Schubert Notturno for piano trio D 897
Enescu Piano Quartet No.2 Op 30
Piano Quartet No.2 in E flat

Schubert Ensemble
William Howard (Piano) Simon Blendis (violin) Jane Salmon (cello) Douglas Paterson (viola)


Wigmore Hall, 7 February 2011

The evening was framed by a short Schubert slow movement with a decorative piano part, and the far more extrovert Dvorak quartet, not one of his best but played with an uninhibited will. More interesting was the exposition of Dvorak's themes than their working out, which tended towards the formulaic, sometimes outstaying their welcome a little (cf. Mendelssohn's midde period Op 44/3 quartet, heard the previous night).

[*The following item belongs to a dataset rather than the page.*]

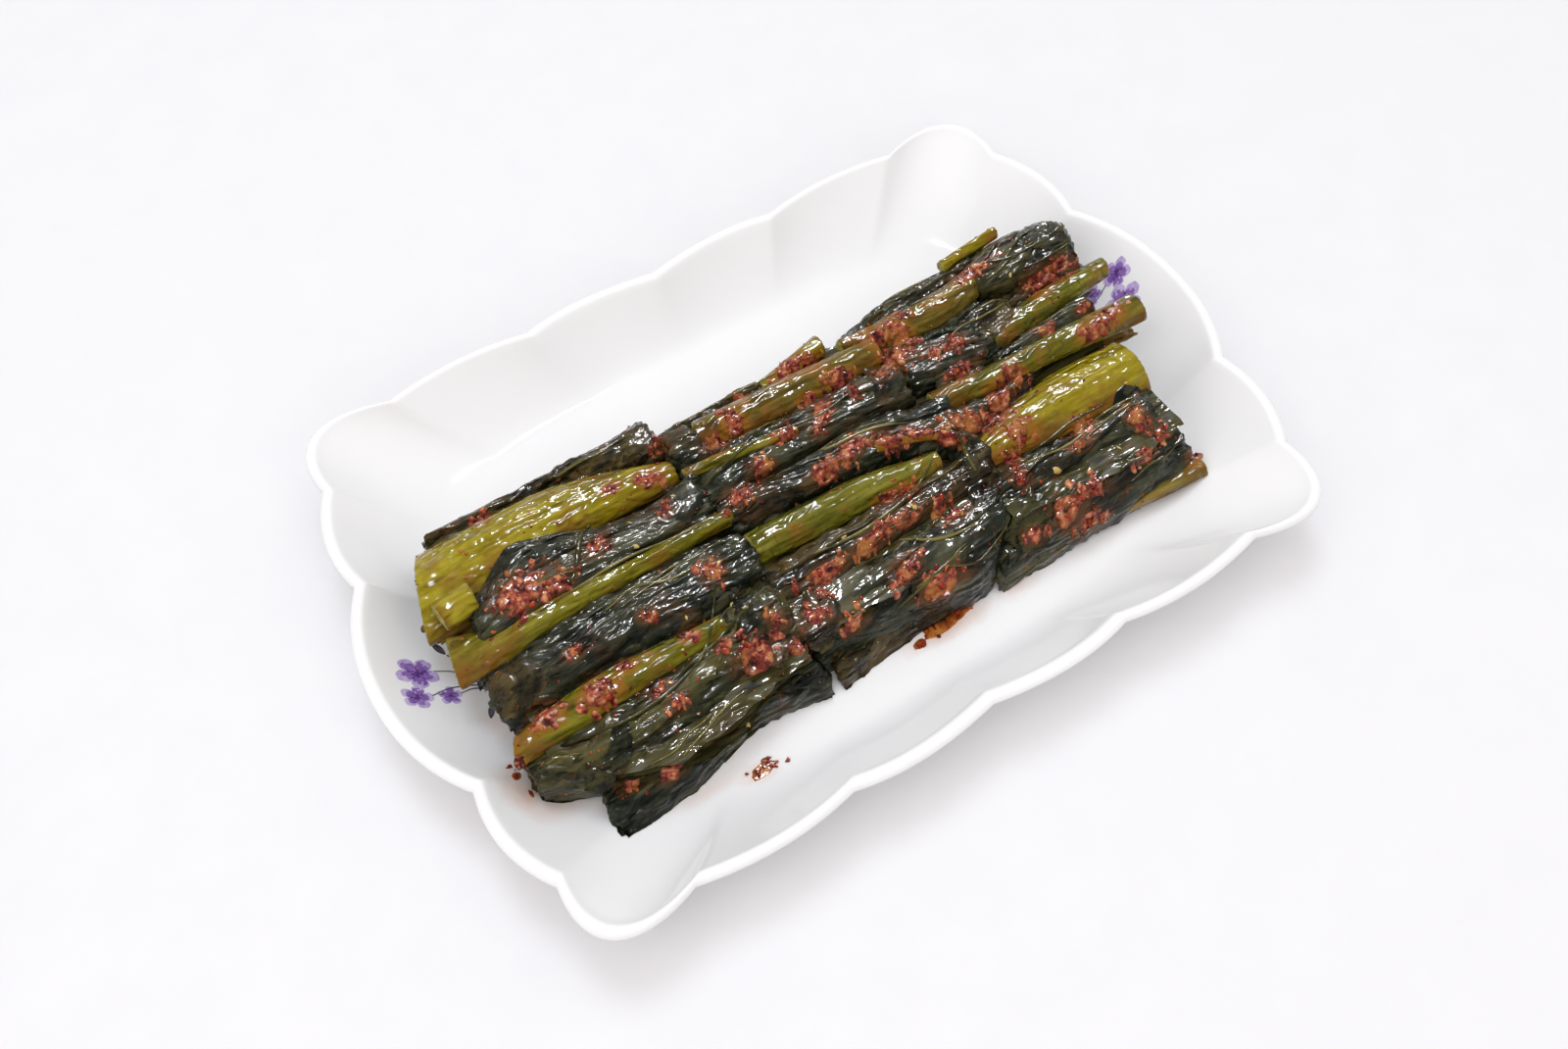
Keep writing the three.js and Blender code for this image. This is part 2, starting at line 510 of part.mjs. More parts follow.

Both Schubert & Dvorak were well played by the always reliable Schubert Ensemble, but we all really came for the rarer Enescu. It was good to see a substantial house for this Enescu series, complementing the ongoing Enescu offerings in the Romanian Cultural Institute.

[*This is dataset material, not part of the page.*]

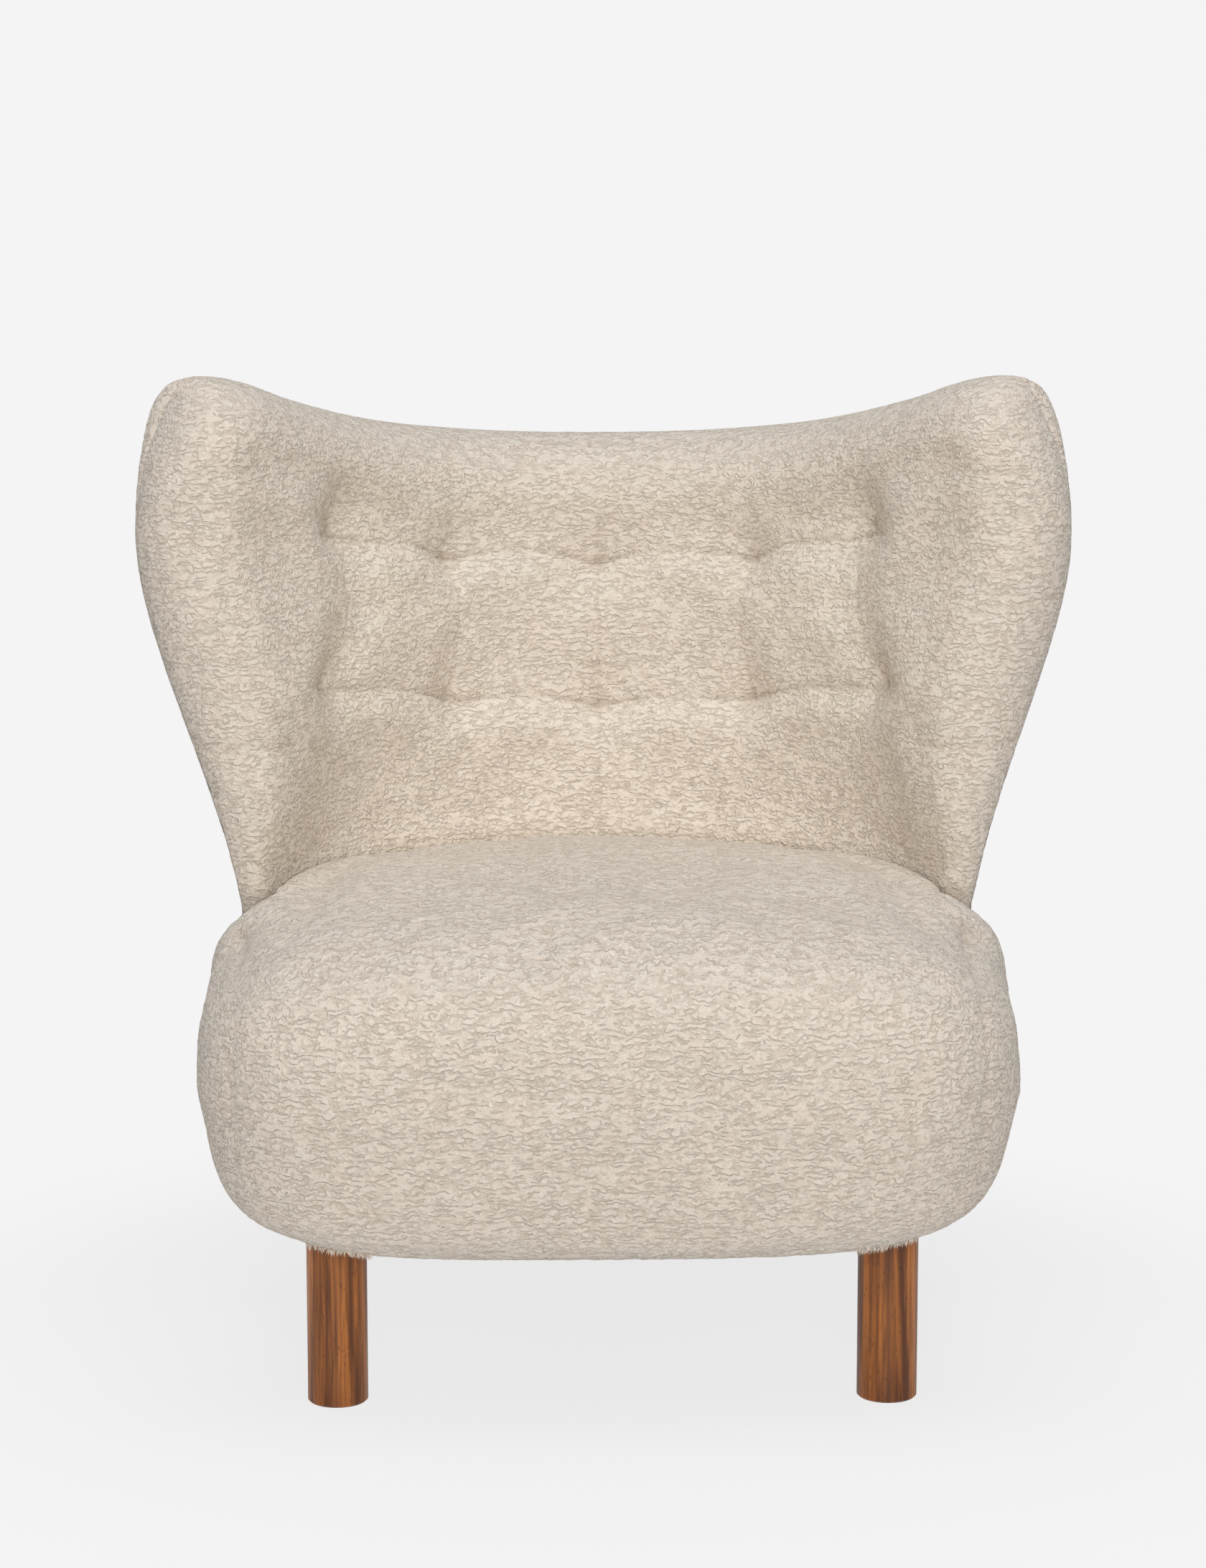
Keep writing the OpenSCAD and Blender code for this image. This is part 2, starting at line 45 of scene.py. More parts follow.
SHARE = 0.6  # place of the middle line between the inside and the outside
ROLL = 58.0  # height of the rounded crest
THICK = 115.0  # of the back, at its middle
WAIST = 388.0  # height where the back is narrowest
BASE = 125.0  # lower edge of the back
INSIDE_RUN, OUTSIDE_RUN = 530.0, 700.0  # millimetres of cloth for each 1 of u, in the middle part
MID = 265.5  # height of the seat's widest line
UP, DOWN = 140.5, 130.3  # from that line up to the top's edge, and down to the underside
SEAT_H = MID + UP
SEAT_Y, FRONT, REAR, HALF = -150.0, 232.0, 306.0, 339.5  # middle of the seat, and its reach from there
LEAN = -5.6  # the hand-made seat cover sits a little to one side
WALL_GAP = 3.0  # between the seat and the back
PAD_LOW, FOAM_Z = 202.0, 228.4  # lower ends of the inner padding and of the seat foam
RAIL_LOW, RAIL_OUT, RAIL_FRONT = 158.0, 258.1, -287.0  # seat rails: underside, outer side and front

# How finely the meshes are divided
COARSE = 4  # the cloth simulation takes every fourth point
FACE_RATIO = 8  # a cover's inside face takes every eighth
BACK_ROWS, INNER_COLUMNS, OUTER_COLUMNS = 225, 393, 401
SEAT_CELLS, SEAT_ROWS = 84, 100  # on the top from the middle to the rim, and down the side


def mix(a, b, t):
    return a + (b - a) * t


def unit(t):
    return np.clip(t, 0, 1)


def ease(t):
    t = unit(t)
    return t * t * (3 - 2 * t)


def bell(d, width):
    return np.exp(-((d / width) ** 2))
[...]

George Enescu's second piano quartet manages to unify terseness and lyricism in a condensed manner that typifies Enescu's late style, and is amongst the most personal of his works.

As Simon Blendis, the Schubert Ensemble's violinist, pointed out astutely before the performance, a few threads can be detected as constituents of the musical fabric, even if they cannot always be easily traced throughout the work: a folk-influenced main theme, maintenance of a certain Gallic lightness to much of the scoring, subtle re-working and transformation of the initial material.

Hard work had obviously been put in by all the players to understand Enescu's unuusually detailed requirements of dynamics and tempo variants. They played with admirable fluency, but this could not hide the fact that it is not easy listening and really demands several hearings. Among several aspects of their performance that stand out were the middle movement's calm opening section, contrasting with the more resonantly stated central section, which tactfully steered clear of any tonal harshness. The third movement coda stood out as a testament to Enescu's masterly skills of construction, repleat with ebb and flow of mood, power and internal driving force." The adventurous listener would do well to investigate either of the two available recordings (Naxos and cpo labels); the Schubert Ensemble will be putting theirs down later this month for release by Chandos later in the year.